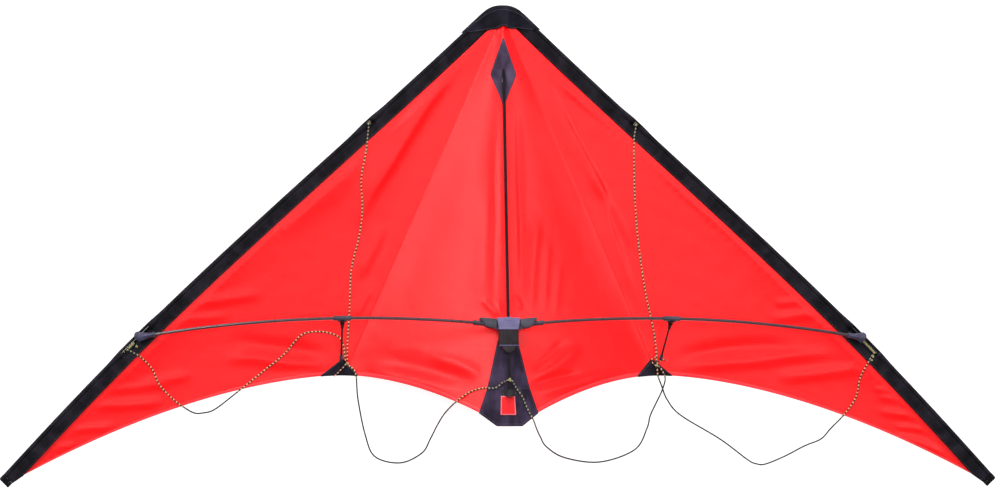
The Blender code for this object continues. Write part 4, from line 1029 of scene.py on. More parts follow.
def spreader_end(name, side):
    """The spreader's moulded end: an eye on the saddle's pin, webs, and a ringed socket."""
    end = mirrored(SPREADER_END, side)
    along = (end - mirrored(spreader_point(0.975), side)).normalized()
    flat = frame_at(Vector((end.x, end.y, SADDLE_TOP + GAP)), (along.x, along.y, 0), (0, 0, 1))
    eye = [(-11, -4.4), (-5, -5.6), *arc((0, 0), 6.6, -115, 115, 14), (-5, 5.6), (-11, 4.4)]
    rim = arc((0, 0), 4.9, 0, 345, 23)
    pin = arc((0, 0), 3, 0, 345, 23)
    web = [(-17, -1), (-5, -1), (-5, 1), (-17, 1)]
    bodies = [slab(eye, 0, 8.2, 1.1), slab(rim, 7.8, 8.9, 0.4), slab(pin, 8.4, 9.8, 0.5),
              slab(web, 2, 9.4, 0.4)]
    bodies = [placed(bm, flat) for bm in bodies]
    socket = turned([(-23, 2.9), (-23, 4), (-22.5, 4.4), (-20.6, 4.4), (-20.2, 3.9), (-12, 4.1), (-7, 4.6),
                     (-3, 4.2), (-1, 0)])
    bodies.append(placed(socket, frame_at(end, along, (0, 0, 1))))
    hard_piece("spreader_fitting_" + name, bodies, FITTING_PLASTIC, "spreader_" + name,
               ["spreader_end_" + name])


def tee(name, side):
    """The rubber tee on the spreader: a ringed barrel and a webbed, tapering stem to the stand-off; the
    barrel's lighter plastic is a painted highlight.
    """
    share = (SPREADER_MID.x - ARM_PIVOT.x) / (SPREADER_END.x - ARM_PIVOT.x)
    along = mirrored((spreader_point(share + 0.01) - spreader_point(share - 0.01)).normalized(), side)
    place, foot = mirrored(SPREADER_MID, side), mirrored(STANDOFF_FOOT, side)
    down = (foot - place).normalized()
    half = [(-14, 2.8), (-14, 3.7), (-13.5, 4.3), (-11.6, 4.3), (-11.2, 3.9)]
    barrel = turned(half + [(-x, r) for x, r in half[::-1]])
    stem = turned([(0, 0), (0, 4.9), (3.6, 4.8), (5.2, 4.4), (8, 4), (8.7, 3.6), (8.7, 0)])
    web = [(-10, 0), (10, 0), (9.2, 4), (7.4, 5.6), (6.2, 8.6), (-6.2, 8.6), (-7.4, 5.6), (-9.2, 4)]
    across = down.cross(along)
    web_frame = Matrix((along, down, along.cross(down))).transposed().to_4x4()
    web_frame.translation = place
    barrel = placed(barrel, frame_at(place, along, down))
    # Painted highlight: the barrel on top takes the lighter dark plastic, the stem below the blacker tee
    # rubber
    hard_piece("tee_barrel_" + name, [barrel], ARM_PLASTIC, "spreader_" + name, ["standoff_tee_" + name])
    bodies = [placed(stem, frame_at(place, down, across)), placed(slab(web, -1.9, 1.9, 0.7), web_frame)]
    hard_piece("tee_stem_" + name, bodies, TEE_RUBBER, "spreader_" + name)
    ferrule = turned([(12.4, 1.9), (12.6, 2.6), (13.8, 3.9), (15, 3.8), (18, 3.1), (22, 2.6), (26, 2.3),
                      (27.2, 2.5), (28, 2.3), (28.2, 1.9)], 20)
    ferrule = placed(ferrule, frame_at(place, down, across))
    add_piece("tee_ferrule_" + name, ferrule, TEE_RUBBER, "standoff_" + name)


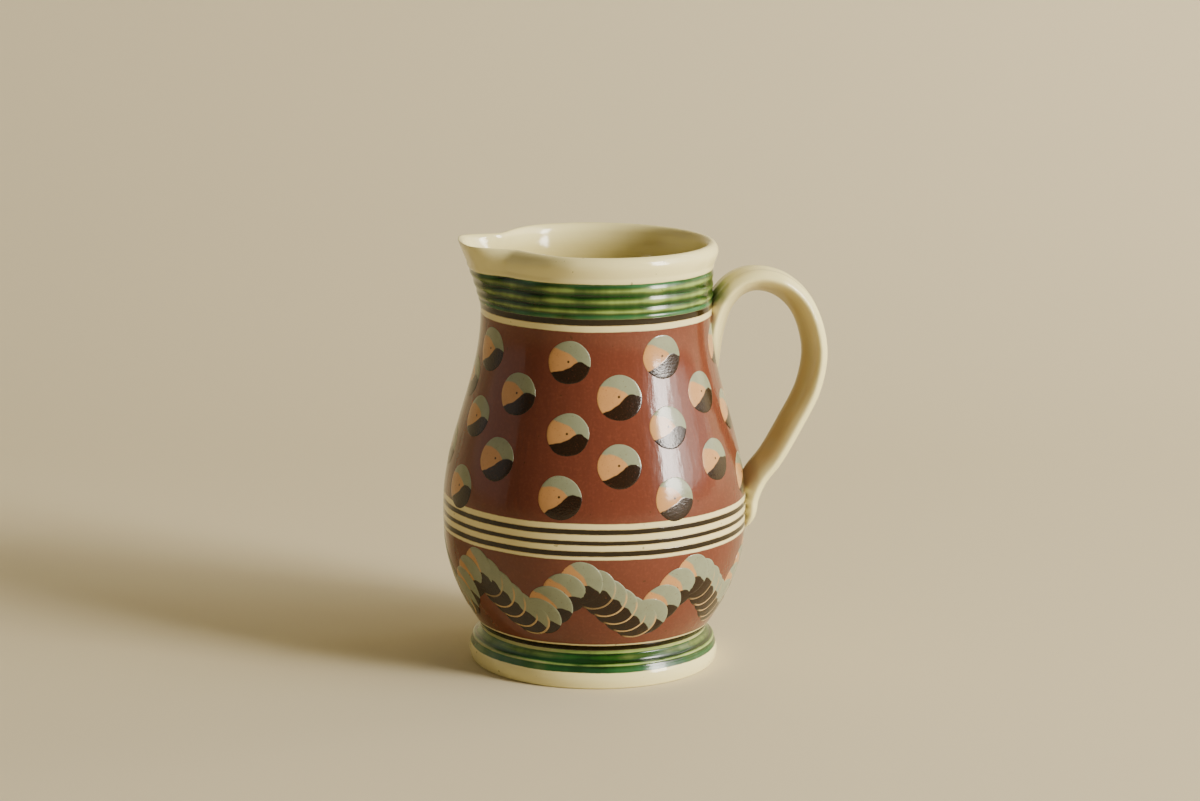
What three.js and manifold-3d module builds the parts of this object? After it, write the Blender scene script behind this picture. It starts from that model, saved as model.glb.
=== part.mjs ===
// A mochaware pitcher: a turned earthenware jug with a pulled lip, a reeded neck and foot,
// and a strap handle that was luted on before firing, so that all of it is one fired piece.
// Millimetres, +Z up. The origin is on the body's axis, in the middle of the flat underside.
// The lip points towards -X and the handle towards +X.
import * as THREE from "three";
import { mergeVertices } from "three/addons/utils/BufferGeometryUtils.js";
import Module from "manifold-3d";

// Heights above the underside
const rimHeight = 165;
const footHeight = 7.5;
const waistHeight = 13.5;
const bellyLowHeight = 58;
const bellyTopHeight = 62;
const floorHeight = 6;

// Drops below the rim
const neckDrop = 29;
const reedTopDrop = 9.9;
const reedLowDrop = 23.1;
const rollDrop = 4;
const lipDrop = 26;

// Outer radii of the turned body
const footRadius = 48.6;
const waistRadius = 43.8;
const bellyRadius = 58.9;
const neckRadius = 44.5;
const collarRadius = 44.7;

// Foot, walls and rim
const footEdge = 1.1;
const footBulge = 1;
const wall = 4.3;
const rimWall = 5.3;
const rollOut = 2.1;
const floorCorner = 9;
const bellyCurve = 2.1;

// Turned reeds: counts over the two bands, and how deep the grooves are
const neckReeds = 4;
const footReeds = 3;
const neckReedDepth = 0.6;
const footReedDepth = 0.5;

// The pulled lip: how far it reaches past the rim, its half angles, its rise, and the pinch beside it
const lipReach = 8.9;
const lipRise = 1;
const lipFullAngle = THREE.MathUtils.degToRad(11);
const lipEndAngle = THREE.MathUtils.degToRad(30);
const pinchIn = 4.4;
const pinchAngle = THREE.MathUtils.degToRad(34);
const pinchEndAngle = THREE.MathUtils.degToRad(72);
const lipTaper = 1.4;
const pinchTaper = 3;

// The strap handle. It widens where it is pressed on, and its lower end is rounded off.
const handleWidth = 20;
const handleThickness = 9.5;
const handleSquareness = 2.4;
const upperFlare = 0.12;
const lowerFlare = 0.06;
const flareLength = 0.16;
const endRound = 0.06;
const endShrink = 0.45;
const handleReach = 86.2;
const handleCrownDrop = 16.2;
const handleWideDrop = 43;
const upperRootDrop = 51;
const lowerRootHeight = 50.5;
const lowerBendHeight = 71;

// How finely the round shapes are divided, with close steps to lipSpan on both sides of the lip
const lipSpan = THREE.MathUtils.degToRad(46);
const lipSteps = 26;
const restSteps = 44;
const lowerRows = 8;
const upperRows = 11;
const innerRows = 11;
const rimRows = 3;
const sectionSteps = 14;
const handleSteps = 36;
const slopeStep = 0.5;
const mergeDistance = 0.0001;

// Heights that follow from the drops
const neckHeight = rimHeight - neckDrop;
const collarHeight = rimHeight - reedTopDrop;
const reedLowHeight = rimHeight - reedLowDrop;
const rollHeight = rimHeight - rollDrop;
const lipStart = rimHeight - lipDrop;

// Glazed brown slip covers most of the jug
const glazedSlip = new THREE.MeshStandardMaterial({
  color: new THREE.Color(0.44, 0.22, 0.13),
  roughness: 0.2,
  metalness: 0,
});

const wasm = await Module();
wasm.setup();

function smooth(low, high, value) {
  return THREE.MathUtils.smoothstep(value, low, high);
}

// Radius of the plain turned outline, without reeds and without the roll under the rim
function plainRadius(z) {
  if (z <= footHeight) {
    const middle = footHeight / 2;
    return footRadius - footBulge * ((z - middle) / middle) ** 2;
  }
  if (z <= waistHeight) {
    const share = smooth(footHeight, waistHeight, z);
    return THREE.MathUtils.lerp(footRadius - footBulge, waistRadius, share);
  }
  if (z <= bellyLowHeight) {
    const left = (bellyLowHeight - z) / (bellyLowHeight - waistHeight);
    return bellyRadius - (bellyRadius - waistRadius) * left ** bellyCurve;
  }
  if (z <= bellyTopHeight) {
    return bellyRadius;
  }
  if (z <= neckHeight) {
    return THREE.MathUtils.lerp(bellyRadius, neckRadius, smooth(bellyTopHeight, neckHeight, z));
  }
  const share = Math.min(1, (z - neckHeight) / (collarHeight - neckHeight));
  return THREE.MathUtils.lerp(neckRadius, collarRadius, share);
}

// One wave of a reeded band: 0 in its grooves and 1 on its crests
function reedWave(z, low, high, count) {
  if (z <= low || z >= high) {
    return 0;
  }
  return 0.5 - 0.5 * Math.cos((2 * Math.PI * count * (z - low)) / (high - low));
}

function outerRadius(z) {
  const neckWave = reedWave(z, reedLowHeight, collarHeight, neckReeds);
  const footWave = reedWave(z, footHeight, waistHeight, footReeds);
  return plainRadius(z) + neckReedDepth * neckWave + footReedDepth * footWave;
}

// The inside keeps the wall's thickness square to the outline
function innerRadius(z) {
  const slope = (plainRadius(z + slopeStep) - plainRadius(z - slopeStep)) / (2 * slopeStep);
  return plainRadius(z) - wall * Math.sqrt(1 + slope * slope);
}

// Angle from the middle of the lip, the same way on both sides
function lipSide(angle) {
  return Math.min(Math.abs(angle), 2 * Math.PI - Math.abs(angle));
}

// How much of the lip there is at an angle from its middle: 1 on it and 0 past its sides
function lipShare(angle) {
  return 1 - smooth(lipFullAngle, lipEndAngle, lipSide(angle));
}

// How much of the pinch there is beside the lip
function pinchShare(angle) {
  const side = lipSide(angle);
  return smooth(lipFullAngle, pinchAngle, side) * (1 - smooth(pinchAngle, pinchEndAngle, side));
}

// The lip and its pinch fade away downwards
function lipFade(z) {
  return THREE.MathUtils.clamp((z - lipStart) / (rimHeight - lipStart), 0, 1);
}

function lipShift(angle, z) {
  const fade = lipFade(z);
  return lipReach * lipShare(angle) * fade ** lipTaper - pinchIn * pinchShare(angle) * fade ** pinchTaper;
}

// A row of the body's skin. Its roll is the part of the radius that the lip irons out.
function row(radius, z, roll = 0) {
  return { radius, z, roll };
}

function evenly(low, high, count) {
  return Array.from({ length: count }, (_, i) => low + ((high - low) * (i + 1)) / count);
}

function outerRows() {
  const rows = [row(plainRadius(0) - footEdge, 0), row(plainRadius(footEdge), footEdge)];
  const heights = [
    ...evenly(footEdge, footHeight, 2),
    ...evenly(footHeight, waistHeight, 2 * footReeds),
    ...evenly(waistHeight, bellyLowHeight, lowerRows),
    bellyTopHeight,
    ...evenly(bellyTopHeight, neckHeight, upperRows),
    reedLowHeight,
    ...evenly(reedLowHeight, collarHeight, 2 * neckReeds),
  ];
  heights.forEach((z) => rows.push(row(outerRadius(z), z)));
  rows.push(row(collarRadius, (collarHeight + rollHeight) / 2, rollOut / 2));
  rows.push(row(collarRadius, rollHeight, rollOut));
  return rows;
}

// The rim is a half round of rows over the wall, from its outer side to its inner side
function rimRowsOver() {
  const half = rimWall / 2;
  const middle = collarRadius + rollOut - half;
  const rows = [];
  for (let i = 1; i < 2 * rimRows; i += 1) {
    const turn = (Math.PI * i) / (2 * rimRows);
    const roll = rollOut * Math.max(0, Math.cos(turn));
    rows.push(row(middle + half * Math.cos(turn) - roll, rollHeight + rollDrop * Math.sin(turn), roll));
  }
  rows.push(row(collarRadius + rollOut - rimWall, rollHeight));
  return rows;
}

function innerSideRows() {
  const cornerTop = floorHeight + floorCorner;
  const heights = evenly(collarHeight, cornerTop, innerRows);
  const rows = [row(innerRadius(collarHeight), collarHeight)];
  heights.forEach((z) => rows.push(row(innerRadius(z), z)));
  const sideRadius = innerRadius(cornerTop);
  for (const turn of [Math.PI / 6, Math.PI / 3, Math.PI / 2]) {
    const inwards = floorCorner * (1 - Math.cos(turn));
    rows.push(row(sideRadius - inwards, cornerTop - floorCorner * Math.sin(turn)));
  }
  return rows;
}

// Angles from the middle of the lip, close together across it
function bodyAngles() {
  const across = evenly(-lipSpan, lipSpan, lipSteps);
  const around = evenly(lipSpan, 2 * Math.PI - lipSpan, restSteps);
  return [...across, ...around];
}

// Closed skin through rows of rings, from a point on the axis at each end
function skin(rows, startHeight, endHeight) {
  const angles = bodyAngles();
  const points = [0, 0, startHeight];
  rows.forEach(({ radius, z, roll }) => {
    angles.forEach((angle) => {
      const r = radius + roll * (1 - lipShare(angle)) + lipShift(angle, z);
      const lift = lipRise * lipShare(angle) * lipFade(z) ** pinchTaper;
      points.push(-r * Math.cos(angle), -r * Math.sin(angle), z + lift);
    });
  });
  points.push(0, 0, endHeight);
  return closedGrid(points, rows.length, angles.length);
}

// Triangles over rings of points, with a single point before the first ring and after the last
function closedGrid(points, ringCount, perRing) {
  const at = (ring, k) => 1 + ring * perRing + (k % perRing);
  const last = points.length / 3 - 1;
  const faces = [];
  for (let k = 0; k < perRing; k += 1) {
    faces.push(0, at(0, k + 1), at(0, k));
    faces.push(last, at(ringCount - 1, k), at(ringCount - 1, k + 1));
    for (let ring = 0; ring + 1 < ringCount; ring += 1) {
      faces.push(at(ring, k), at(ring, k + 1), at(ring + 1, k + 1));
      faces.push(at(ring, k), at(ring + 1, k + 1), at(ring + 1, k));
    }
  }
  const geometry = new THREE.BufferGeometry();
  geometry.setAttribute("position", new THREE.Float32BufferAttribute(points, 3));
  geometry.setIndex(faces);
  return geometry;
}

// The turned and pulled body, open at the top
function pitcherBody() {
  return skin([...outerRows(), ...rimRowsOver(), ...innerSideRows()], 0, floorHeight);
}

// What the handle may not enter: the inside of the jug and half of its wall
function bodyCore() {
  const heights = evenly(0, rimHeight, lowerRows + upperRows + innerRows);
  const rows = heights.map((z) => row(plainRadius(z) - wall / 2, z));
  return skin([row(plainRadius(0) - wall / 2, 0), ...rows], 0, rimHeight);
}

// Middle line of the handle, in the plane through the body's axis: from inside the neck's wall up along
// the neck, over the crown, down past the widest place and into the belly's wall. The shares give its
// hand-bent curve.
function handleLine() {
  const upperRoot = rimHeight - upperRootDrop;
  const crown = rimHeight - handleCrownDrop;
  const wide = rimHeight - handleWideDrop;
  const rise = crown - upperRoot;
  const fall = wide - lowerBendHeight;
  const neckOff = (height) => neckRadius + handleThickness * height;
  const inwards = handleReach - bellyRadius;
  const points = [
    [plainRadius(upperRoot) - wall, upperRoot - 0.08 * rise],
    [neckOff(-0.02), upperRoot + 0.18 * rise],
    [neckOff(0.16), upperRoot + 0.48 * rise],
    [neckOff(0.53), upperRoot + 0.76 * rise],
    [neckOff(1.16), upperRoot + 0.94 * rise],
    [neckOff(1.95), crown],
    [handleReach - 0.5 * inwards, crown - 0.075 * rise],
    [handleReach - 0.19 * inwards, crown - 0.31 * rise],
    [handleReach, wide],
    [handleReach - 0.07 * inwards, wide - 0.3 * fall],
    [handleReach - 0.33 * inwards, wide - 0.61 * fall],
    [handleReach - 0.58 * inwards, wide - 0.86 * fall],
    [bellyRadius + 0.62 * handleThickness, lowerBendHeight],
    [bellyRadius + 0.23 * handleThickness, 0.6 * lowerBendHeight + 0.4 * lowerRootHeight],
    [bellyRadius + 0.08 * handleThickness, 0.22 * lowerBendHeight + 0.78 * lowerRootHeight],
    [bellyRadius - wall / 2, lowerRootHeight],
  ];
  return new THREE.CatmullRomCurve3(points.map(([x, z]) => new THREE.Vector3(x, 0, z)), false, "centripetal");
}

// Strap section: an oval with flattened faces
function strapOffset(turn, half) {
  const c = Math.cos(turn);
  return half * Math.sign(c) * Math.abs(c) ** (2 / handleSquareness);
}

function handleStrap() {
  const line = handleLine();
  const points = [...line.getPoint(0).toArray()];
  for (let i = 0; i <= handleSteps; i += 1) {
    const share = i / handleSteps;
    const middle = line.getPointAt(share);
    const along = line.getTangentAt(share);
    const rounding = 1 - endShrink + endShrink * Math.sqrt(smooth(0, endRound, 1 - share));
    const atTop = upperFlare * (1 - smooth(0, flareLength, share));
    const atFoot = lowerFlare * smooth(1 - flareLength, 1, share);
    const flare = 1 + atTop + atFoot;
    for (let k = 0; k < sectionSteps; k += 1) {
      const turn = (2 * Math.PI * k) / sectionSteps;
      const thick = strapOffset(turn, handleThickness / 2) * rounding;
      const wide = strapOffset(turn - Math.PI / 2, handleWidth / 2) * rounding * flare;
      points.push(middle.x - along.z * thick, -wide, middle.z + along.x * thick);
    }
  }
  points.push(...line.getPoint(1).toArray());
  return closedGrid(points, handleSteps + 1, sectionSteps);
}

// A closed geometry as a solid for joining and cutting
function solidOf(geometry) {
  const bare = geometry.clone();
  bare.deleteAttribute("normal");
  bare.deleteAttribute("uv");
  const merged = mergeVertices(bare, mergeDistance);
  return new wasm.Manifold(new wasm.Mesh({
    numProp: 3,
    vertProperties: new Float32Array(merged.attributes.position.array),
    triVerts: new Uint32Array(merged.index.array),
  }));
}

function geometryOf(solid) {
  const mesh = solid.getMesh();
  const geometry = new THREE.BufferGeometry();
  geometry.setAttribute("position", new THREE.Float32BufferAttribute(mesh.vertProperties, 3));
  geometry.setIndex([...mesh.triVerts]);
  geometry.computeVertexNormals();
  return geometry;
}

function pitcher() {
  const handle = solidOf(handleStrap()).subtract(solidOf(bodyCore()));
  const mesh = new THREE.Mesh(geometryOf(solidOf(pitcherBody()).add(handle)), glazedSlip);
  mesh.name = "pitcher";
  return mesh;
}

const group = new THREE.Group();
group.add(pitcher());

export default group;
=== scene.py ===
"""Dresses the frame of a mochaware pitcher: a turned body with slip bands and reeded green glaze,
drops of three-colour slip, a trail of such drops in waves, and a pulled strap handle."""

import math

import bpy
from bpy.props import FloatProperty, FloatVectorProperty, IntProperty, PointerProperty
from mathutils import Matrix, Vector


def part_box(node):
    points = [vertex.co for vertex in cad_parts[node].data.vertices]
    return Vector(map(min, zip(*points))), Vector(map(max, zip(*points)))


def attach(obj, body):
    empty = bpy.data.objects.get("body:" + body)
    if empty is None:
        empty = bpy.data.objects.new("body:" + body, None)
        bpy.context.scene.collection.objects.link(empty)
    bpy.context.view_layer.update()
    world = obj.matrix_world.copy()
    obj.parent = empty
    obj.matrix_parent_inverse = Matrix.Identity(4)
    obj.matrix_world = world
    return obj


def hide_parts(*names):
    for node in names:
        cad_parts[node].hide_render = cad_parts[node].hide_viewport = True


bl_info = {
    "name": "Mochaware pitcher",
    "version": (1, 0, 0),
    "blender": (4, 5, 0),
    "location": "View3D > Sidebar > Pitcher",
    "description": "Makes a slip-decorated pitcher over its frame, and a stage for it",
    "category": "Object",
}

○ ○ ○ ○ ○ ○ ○

▸ Problem details: In the listing above, locate the line with "const bare = geometry.clone();" and the line with "cad_parts[node].hide_render = cad_parts[node].hide_viewport", then extract exactly those lines and every line between them, and nothing more.

▸ Expected answer:
  const bare = geometry.clone();
  bare.deleteAttribute("normal");
  bare.deleteAttribute("uv");
  const merged = mergeVertices(bare, mergeDistance);
  return new wasm.Manifold(new wasm.Mesh({
    numProp: 3,
    vertProperties: new Float32Array(merged.attributes.position.array),
    triVerts: new Uint32Array(merged.index.array),
  }));
}

function geometryOf(solid) {
  const mesh = solid.getMesh();
  const geometry = new THREE.BufferGeometry();
  geometry.setAttribute("position", new THREE.Float32BufferAttribute(mesh.vertProperties, 3));
  geometry.setIndex([...mesh.triVerts]);
  geometry.computeVertexNormals();
  return geometry;
}

function pitcher() {
  const handle = solidOf(handleStrap()).subtract(solidOf(bodyCore()));
  const mesh = new THREE.Mesh(geometryOf(solidOf(pitcherBody()).add(handle)), glazedSlip);
  mesh.name = "pitcher";
  return mesh;
}

const group = new THREE.Group();
group.add(pitcher());

export default group;
=== scene.py ===
"""Dresses the frame of a mochaware pitcher: a turned body with slip bands and reeded green glaze,
drops of three-colour slip, a trail of such drops in waves, and a pulled strap handle."""

import math

import bpy
from bpy.props import FloatProperty, FloatVectorProperty, IntProperty, PointerProperty
from mathutils import Matrix, Vector


def part_box(node):
    points = [vertex.co for vertex in cad_parts[node].data.vertices]
    return Vector(map(min, zip(*points))), Vector(map(max, zip(*points)))


def attach(obj, body):
    empty = bpy.data.objects.get("body:" + body)
    if empty is None:
        empty = bpy.data.objects.new("body:" + body, None)
        bpy.context.scene.collection.objects.link(empty)
    bpy.context.view_layer.update()
    world = obj.matrix_world.copy()
    obj.parent = empty
    obj.matrix_parent_inverse = Matrix.Identity(4)
    obj.matrix_world = world
    return obj


def hide_parts(*names):
    for node in names:
        cad_parts[node].hide_render = cad_parts[node].hide_viewport = True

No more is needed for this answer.